In general, we would expect an increase in likelihood evaluation speed to improve by similar factors (with some allowance for overheads).

In BEAST X v10.5.0 a new command line option allows this feature to be switched on:

-pattern_compression ambiguous_constant

It is important to note that this feature is an approximation to the full likelihood calculation. In testing it appears to be a good approximation with only small differences in the estimated values of the parameters. A second option, -ambiguous_threshold, specifies the maximum proportion of nucleotides in the pattern that can be ambiguous and still be considered to be constant. This can help reduce the effect of the approximation whilst still allowing considerable savings in run-time. For example, compressing all constant sites irrespective of the proportion of ambiguous nucleotides produces a drop in the log likelihood of the tree (Figure 2, all ambiguous constant).
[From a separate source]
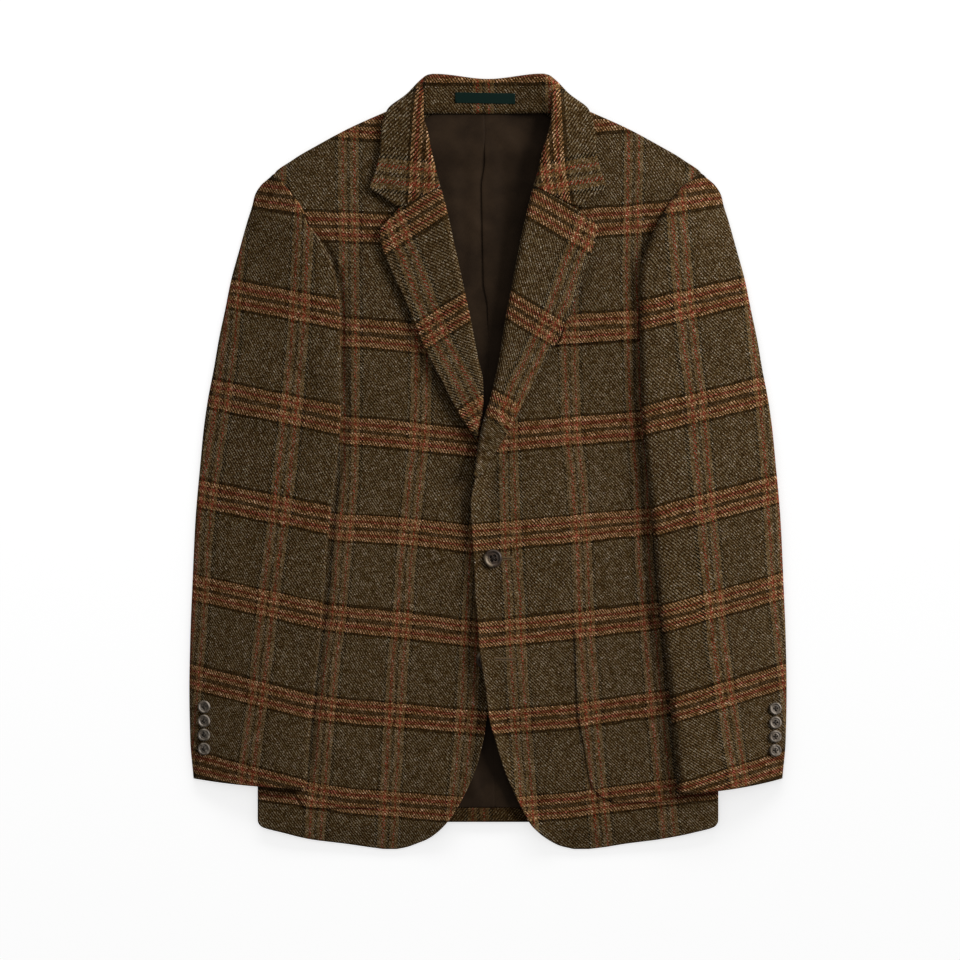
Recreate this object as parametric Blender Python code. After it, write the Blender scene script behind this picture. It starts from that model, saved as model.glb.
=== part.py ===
"""A tweed hacking jacket laid flat on its back, fastened with one button.

Lengths in the tables are millimetres. x runs towards the wearer's left, y towards the collar and
z up, from the middle of the jacket's outline on the surface it lies on. The wearer's left front
laps over the right one.
"""

import math

import bmesh
import bpy
import numpy as np
from mathutils import Euler, Matrix, Vector

MM = 0.001
RIGHT, LEFT = -1, 1

# ---------------------------------------------------------------------------------------------
# Walls, and the air between one layer and the next
# ---------------------------------------------------------------------------------------------
BACK_WALL = 2.0
LINING_WALL = 1.0
TURNUP_WALL = 1.6
FRONT_WALL = 2.8
LAPEL_WALL = 3.0
COLLAR_WALL = 2.6
UNDER_SLEEVE_WALL = 1.8
TOP_SLEEVE_WALL = 2.4
POCKET_WALL = 2.0
WELT_WALL = 1.4
LABEL_WALL = 0.6
SEAM = 0.3
LAY = 0.4

# ---------------------------------------------------------------------------------------------
# Edges: each row is a height y and the edge's x there. Body edges count out from the centre line
# ---------------------------------------------------------------------------------------------
SHOULDER = ((368, 106), (350, 146), (332, 179.5), (317, 205), (301, 224.5))
SIDE_SEAM = (
    (157, 233),
    (138, 237),
    (65, 231),
    (-20, 225),
    (-105, 227),
    (-190, 233),
    (-275, 239),
    (-345, 242),
    (-377, 242),
    (-383, 239),
)
ARMHOLE = {
    RIGHT: ((290, 214), (278, 204), (264, 195), (248, 190), (227, 189), (206, 194), (185, 206)),
    LEFT: ((290, 206), (278, 196), (264, 187), (248, 178), (227, 175), (206, 184), (185, 200)),
}
# The rows where the sleeve's seam shows; below them its front fold covers the armhole
ARMHOLE_SEAM_ROWS = 4
FRONT_HEM = {
    RIGHT: ((-391, 212), (-397, 187), (-402, 148), (-405.5, 124), (-407.4, 110)),
    LEFT: ((-391, 212), (-397, 181), (-402, 143), (-405.5, 122), (-407.4, 106)),
}
# The line where each front turns back into its lapel
ROLL = {
    RIGHT: (
        (395, -65),
        (364, -65),
        (348, -61),
        (327, -57),
        (306, -52),
        (288, -49.5),
        (264, -43.5),
        (232, -38),
        (191, -29.5),
        (149, -20),
        (107, -11),
        (86, -5.5),
        (65, -4),
        (44, -6.5),
        (22, -11.5),
    ),
    LEFT: (
        (395, 65),
        (364, 65),
        (348, 63),
        (327, 58),
        (306, 53),
        (288, 48),
        (264, 41),
        (232, 32.5),
        (191, 24),
        (149, 16),
        (107, 10.5),
        (86, 6),
        (65, 1),
        (44, -5),
        (23, -9.5),
        (2, -12.6),
        (-15, -15.4),
    ),
}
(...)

Reducing the -ambiguous_threshold to 0.25 (which is the default value if not specified) returns a tree likelihood similar to the normal compression approach (Figure 2, unique patterns).

Figure 2 | Log likelihood of the tree for different compression thresholds. 'Uncompressed' is no compression, 'unique patterns' has an ambiguity threshold of zero, `all ambiguous constant` has a threshold of 1.0.
Compression Threshold Pattern count Run time
-pattern_compression -ambiguous_threshold    
off n/a 11,029  
unique 0.0 727 11.2 minutes
ambiguous_constant 0.25 659 8.1 minutes
ambiguous_constant 0.5 608 7.8 minutes
ambiguous_constant 1.0 604 7.3 minutes